Je n’ai pas pu m’endormir avant d’avoir terminé, accompagné par la curieuse sensation de découvrir des lignes qui voltigeaient déjà entre mes fines gouttes de silence et mes rivières d’absence.

Je vous avais déjà exposé mon émerveillement lorsque, par l’entremise de son superbe « Pour toi la guerre est finie », j’avais vagabondé avec cet auteur dans les rues de Lausanne, rejoignant Ouchy depuis la cathédrale en crochetant par la rue de Bourg, il en est allé de même cette fois, lors d’une ballade dans les villages du Lavaux, endroit paradisiaque pas encore frappé du sceau de l’Unesco mais terrassé par un déferlement de seaux d’eau venus des cieux, transformant le lac en fleuve.
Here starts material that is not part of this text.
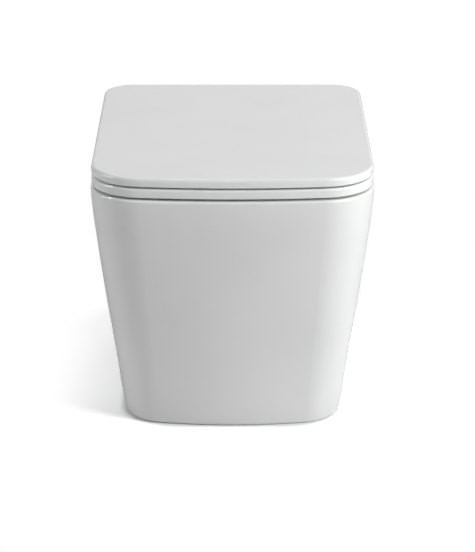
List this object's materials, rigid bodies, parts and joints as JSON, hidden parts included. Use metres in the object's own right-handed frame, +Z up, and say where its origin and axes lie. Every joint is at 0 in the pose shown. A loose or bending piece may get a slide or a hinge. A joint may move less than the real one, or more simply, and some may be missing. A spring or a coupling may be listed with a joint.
{
  "type": "wall hung toilet",
  "caption": "Wall hung toilet: glazed skirted pan with open rimless bowl, trap outlet and flush inlet, under a flat wrap-over soft-close seat and lid that lift off.",
  "frame": {"origin": "midway between the two wall fixing bores, on the plane of the wall face", "axes": "+Z up, +Y towards the wall, so the front looks along -Y, and +X to the right seen from the front"},
  "size_m": [0.3634, 0.5, 0.3685],
  "materials": {
    "white_ceramic": "gloss",
    "white_duroplast": "gloss",
    "clear_rubber": "matte",
    "dark_rubber": "matte",
    "brushed_steel": "brushed",
    "satin_zinc": "satin",
    "machined_steel": "machined",
    "zinc_steel": "zinc plated",
    "brass": "machined",
    "spring_steel": "polished",
    "grey_plastic": "satin",
    "grey_nylon": "matte",
    "white_plastic": "gloss",
    "dark_plastic": "matte"
  },
  "bodies": {
    "pan_body": {"pan": "white_ceramic", "bowl": "white_ceramic", "trapway": "white_ceramic", "flush_channel": "white_ceramic", "wall_bracket_left": "grey_nylon", "clamp_bush_left": "grey_nylon", "clamp_screw_left": "zinc_steel", "cover_cap_left": "white_plastic", "hinge_gasket_left": "dark_rubber", "hinge_base_left": "brushed_steel", "hinge_post_left": "machined_steel", "seat_fixing_bolt_left": "zinc_steel", "expansion_plug_left": "dark_rubber", "plug_nut_left": "brass", "hinge_block_left": "satin_zinc", "hinge_axle_left": "machined_steel", "release_spring_left": "spring_steel", "wall_bracket_right": "grey_nylon", "clamp_bush_right": "grey_nylon", "clamp_screw_right": "zinc_steel", "cover_cap_right": "white_plastic", "hinge_gasket_right": "dark_rubber", "hinge_base_right": "brushed_steel", "hinge_post_right": "machined_steel", "seat_fixing_bolt_right": "zinc_steel", "expansion_plug_right": "dark_rubber", "plug_nut_right": "brass", "hinge_block_right": "satin_zinc", "hinge_axle_right": "machined_steel", "release_spring_right": "spring_steel"},
    "seat_body": {"seat_ring": "white_duroplast", "seat_buffers": "clear_rubber", "seat_damper": "dark_plastic", "seat_hinge_bush": "grey_nylon"},
    "lid_body": {"lid": "white_duroplast", "lid_buffers": "clear_rubber", "lid_damper": "dark_plastic", "lid_hinge_bush": "grey_nylon"},
    "release_button_left_body": {"release_button_left": "grey_plastic"},
    "release_button_right_body": {"release_button_right": "grey_plastic"}
  },
  "joints": [
    {"name": "seat_hinge", "type": "hinge", "parent": "pan_body", "child": "seat_body", "pos_m": [0, -0.05, 0.099], "axis": [-1, 0, 0], "range_deg": [0, 94]},
    {"name": "lid_hinge", "type": "hinge", "parent": "seat_body", "child": "lid_body", "pos_m": [0, -0.05, 0.099], "axis": [-1, 0, 0], "range_deg": [0, 94]},
    {"name": "release_button_left_press", "type": "slide", "parent": "pan_body", "child": "release_button_left_body", "axis": [0, -1, 0], "range_m": [0, 0.003], "stiffness_N_per_m": 900, "springref_m": -0.002, "deforming": ["release_spring_left"]},
    {"name": "release_button_right_press", "type": "slide", "parent": "pan_body", "child": "release_button_right_body", "axis": [0, -1, 0], "range_m": [0, 0.003], "stiffness_N_per_m": 900, "springref_m": -0.002, "deforming": ["release_spring_right"]}
  ]
}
Il y est question, lors des catastrophes, de la solidarité indispensable qui se mue en amitié incontournable, à moins que ce ne soit le contraire, ou alors peut-être que les deux ne sont que rêveries d’écrivain qui se voudrait moins torturé, attaché plus solidement à une terre qu’il sait sienne surtout lorsqu’il la quitte.

« Gentillesse. Cette énergie dont tout le monde a besoin mais que personne n’a en compte, qu’on vole à ceux qui en ont et qu’on paie en fausse monnaie, en grimaces et en paroles. Tiens, voilà que je me remets en indignation. Je tisonne mon foyer, j’ai la braise impérissable. Les inondations ne m’ont pas rafraîchi. »
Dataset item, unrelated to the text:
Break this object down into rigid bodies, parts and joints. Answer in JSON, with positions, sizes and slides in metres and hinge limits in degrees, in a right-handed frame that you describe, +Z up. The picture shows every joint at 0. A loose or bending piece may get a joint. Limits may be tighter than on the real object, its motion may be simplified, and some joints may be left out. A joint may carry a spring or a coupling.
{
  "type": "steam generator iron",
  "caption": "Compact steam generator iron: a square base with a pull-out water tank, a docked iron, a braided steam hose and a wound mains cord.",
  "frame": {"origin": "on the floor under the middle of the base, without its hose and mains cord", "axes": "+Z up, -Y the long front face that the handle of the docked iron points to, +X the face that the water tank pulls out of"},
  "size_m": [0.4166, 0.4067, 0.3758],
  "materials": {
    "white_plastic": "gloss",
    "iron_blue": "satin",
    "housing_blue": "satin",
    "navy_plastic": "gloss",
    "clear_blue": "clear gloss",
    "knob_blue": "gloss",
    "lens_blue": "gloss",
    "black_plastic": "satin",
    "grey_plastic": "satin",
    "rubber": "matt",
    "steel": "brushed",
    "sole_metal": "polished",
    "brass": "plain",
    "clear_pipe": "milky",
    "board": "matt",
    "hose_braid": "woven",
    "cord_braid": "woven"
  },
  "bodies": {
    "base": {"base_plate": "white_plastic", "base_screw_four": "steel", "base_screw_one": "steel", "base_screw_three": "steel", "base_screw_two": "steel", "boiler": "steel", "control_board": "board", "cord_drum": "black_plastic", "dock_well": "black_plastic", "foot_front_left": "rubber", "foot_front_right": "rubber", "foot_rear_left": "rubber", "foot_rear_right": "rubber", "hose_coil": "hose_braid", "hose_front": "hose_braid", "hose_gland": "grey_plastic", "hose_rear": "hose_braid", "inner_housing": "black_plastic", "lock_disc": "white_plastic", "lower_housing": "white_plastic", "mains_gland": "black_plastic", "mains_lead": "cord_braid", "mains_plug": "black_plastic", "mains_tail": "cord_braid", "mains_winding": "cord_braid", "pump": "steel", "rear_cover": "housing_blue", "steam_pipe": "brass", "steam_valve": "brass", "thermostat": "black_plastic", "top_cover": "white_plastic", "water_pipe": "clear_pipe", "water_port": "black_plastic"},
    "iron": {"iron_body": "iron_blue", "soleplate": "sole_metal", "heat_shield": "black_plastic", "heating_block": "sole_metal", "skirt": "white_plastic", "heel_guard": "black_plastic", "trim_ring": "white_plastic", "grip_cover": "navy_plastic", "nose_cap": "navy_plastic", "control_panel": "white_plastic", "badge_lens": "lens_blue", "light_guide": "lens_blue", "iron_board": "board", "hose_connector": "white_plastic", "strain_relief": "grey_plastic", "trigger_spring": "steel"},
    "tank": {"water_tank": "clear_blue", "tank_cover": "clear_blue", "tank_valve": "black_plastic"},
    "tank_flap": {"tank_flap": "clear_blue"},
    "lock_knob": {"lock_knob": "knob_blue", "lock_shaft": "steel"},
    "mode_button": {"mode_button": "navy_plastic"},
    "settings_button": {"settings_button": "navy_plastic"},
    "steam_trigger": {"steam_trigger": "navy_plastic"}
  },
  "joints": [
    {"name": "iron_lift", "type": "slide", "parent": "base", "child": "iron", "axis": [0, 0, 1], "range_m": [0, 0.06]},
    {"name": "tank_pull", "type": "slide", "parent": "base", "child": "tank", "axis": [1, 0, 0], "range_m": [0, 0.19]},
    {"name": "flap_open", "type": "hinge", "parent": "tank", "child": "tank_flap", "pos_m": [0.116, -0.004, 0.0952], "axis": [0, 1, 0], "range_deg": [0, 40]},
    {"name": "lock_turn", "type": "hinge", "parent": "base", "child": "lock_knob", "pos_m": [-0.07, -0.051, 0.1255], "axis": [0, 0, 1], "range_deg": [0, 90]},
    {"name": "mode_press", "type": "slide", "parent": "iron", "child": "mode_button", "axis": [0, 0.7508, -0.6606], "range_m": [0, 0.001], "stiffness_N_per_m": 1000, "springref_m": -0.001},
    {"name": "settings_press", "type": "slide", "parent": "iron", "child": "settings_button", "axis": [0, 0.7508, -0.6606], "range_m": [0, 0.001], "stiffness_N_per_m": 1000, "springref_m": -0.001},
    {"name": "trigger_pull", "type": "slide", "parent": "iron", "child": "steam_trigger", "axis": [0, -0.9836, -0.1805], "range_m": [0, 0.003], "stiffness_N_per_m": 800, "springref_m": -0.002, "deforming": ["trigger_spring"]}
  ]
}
Mais tout ceci est bien joli, il y a un moment où, si elles veulent continuer de rythmer la pêche aux étoiles, les paupières doivent se reposer.

« L’enfant ne veut pas descendre de son arbre irisé par le soleil horizontal qui vient du Jura, à huit heures du soir. Grand-père est déjà venu trois fois dire qu’il est temps d’aller souper ou d’aller dormir sans souper, gauchement, sans urgence dans la voix. Il sait que l’enfant descendra de l’arbre quand le soleil aura disparu et il sait aussi que la nuit sera belle, parfumée. Ce ralenti de vivre est un grand panier de bonheur. L’enfant, du haut de son arbre, contemple le monde. […]. Ensuite l’enfant peut aller se coucher. Le monde est bien à lui, il le tient dans ses bras comme l’oreiller qu’il étreint en dormant. »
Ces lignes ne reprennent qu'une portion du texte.